Methylation-dependent Silencing of the Reduced Folate Carrier Gene in Inherently Methotrexate-resistant Human Breast Cancer Cells

2001 
Abstract The molecular basis of methotrexate resistance was studied in human MDA-MB-231 breast cancer cells, which are inherently defective in methotrexate uptake and lack expression of the reduced folate carrier (RFC). Transfection of MDA-MB-231 cells with RFC cDNA restored methotrexate uptake and increased methotrexate sensitivity by ∼50-fold. A CpG island in the promoter region ofRFC was found to be methylated in MDA-MB-231 cells, but was unmethylated in RFC expressing, methotrexate-sensitive MCF-7 breast cancer cells. Chromatin immunoprecipitation with antibodies against acetylated histones H3 and H4 showed that the RFC promoter was enriched for acetylated histones on expressed, unmethylated alleles only. Treatment of MDA-MB-231 cells with 5-aza-2′-deoxycytidine restored RFC expression but also led to increased methotrexate efflux and did not reverse methotrexate resistance. This suggests that 5-aza-2′-deoxycytidine up-regulates both methotrexate uptake and some methotrexate-resistance mechanism(s).

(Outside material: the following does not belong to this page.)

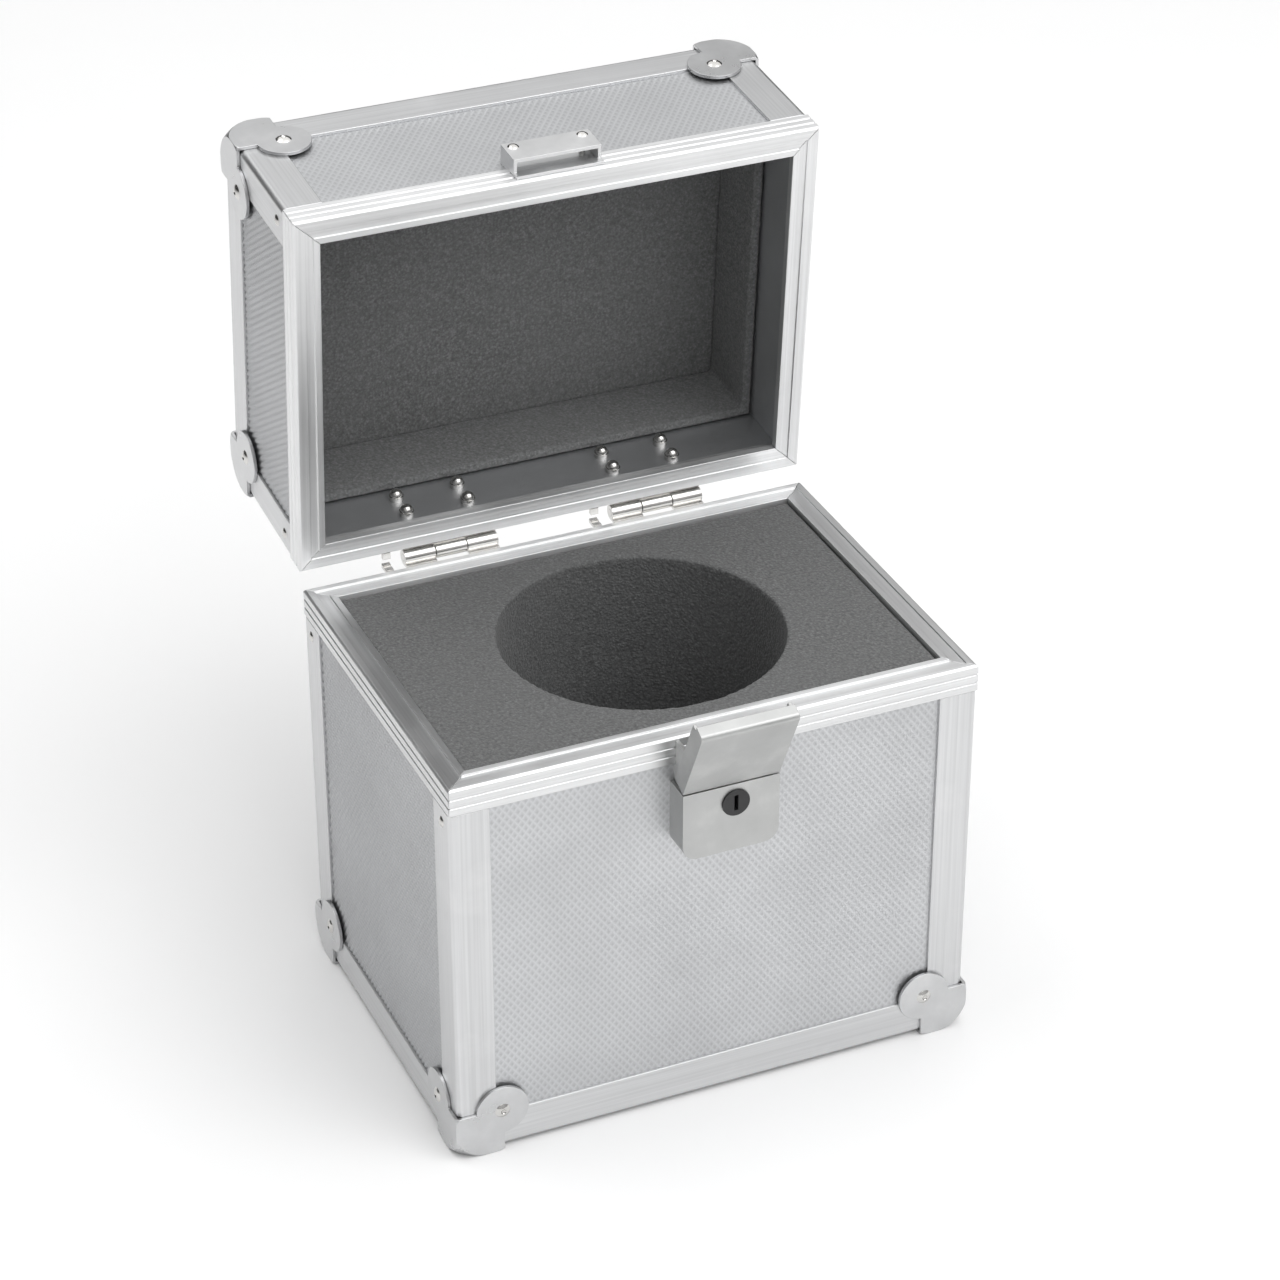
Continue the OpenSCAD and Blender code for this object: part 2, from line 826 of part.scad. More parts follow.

Reverse transcription-polymerase chain reaction analysis showed increased expression levels of several ATP-dependent efflux pumps in response to 5-aza-2′-deoxycytidine treatment, including P-glycoprotein and members of the multidrug resistance-associated protein family. Up-regulation of P-glycoprotein in response to 5-aza-2′-deoxycytidine was associated with demethylation of a CpG island in the MDR1 promoter, whereas the mechanism(s) for 5-aza-2′-deoxycytidine-induced up-regulation of multidrug resistance-associated proteins is probably indirect. Dipyridamole inhibited methotrexate efflux and reversed methotrexate resistance in 5-aza-2′-deoxycytidine-treated MDA-MB-231 cells.